→ TASK PROMPT
Reproduce each line of the material precisely.

BEGIN

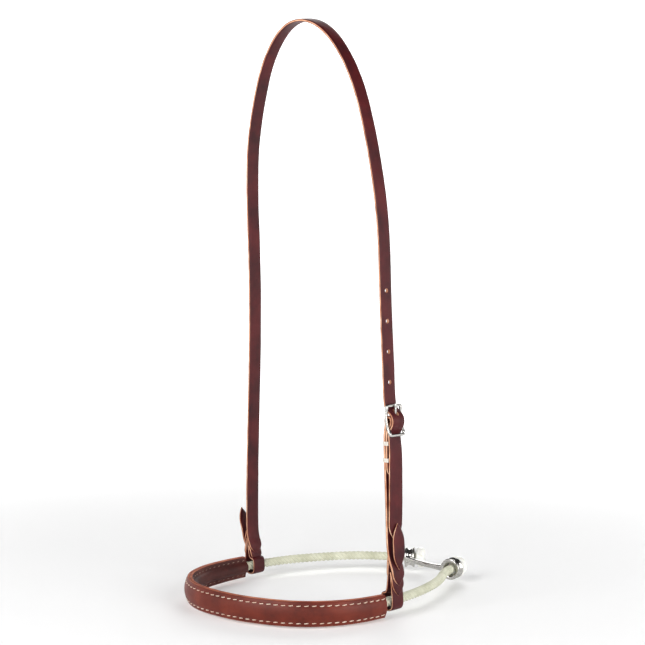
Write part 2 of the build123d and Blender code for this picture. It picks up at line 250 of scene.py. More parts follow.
STRAP_LEATHER = leather("strap_leather", srgb(50, 9, 14), srgb(76, 15, 19), srgb(92, 23, 24), 0.5, 0.04)
COVER_LEATHER = leather("cover_leather", srgb(78, 26, 16), srgb(106, 38, 23), srgb(126, 52, 33), 0.46, 0.06)
LINER_LEATHER = leather("liner_leather", srgb(52, 22, 20), srgb(76, 34, 29), srgb(96, 46, 38), 0.55, 0.02)
STRAP_EDGE = raw_edge("strap_edge", srgb(160, 104, 76), srgb(208, 154, 122), srgb(238, 196, 164))
COVER_EDGE = raw_edge("cover_edge", srgb(120, 58, 40), srgb(166, 92, 66), srgb(200, 128, 96))
NICKEL = nickel()
ROPE_YARN = yarn("rope_yarn", srgb(192, 192, 168), srgb(218, 218, 198), 0.9)
STITCH_THREAD = yarn("stitch_thread", srgb(214, 184, 160), srgb(246, 232, 214), 0.35)
# The stitch thread darkened with painted shade, for the stitches on the liner's inner side.
SHADED_THREAD = yarn("shaded_thread", srgb(104, 74, 60), srgb(168, 138, 116), 0.3)
WAXED_THREAD = yarn("waxed_thread", srgb(205, 196, 182), srgb(245, 240, 232), 0.3, 0.4)
SEALED_ROPE = sealed()


# ---- Mesh helpers -------------------------------------------------------------------------------
def smooth_line(points, step=1.5):
    """A smooth line through the middles of the runs between the given corners. Values that follow
    the place, such as a twist, are carried along."""
    corners = [Vector(p) for p in points]
    middles = [a.lerp(b, 0.5) for a, b in zip(corners, corners[1:])]
    bends = [(corners[0], corners[0].lerp(middles[0], 0.5), middles[0])]
    bends += zip(middles, corners[1:-1], middles[1:])
    bends.append((middles[-1], middles[-1].lerp(corners[-1], 0.5), corners[-1]))
    line = []
    for a, corner, b in bends:
        count = max(3, round(((corner - a).length + (b - corner).length) / step))
        line += [a.lerp(corner, i / count).lerp(corner.lerp(b, i / count), i / count) for i in range(count)]
    return line + [corners[-1]]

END

→ FINISHED ANSWER
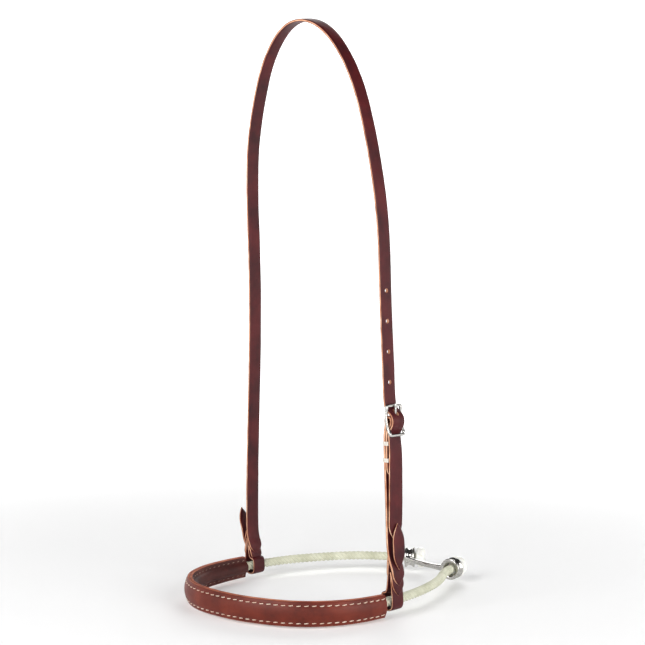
Write part 2 of the build123d and Blender code for this picture. It picks up at line 250 of scene.py. More parts follow.
STRAP_LEATHER = leather("strap_leather", srgb(50, 9, 14), srgb(76, 15, 19), srgb(92, 23, 24), 0.5, 0.04)
COVER_LEATHER = leather("cover_leather", srgb(78, 26, 16), srgb(106, 38, 23), srgb(126, 52, 33), 0.46, 0.06)
LINER_LEATHER = leather("liner_leather", srgb(52, 22, 20), srgb(76, 34, 29), srgb(96, 46, 38), 0.55, 0.02)
STRAP_EDGE = raw_edge("strap_edge", srgb(160, 104, 76), srgb(208, 154, 122), srgb(238, 196, 164))
COVER_EDGE = raw_edge("cover_edge", srgb(120, 58, 40), srgb(166, 92, 66), srgb(200, 128, 96))
NICKEL = nickel()
ROPE_YARN = yarn("rope_yarn", srgb(192, 192, 168), srgb(218, 218, 198), 0.9)
STITCH_THREAD = yarn("stitch_thread", srgb(214, 184, 160), srgb(246, 232, 214), 0.35)
# The stitch thread darkened with painted shade, for the stitches on the liner's inner side.
SHADED_THREAD = yarn("shaded_thread", srgb(104, 74, 60), srgb(168, 138, 116), 0.3)
WAXED_THREAD = yarn("waxed_thread", srgb(205, 196, 182), srgb(245, 240, 232), 0.3, 0.4)
SEALED_ROPE = sealed()


# ---- Mesh helpers -------------------------------------------------------------------------------
def smooth_line(points, step=1.5):
    """A smooth line through the middles of the runs between the given corners. Values that follow
    the place, such as a twist, are carried along."""
    corners = [Vector(p) for p in points]
    middles = [a.lerp(b, 0.5) for a, b in zip(corners, corners[1:])]
    bends = [(corners[0], corners[0].lerp(middles[0], 0.5), middles[0])]
    bends += zip(middles, corners[1:-1], middles[1:])
    bends.append((middles[-1], middles[-1].lerp(corners[-1], 0.5), corners[-1]))
    line = []
    for a, corner, b in bends:
        count = max(3, round(((corner - a).length + (b - corner).length) / step))
        line += [a.lerp(corner, i / count).lerp(corner.lerp(b, i / count), i / count) for i in range(count)]
    return line + [corners[-1]]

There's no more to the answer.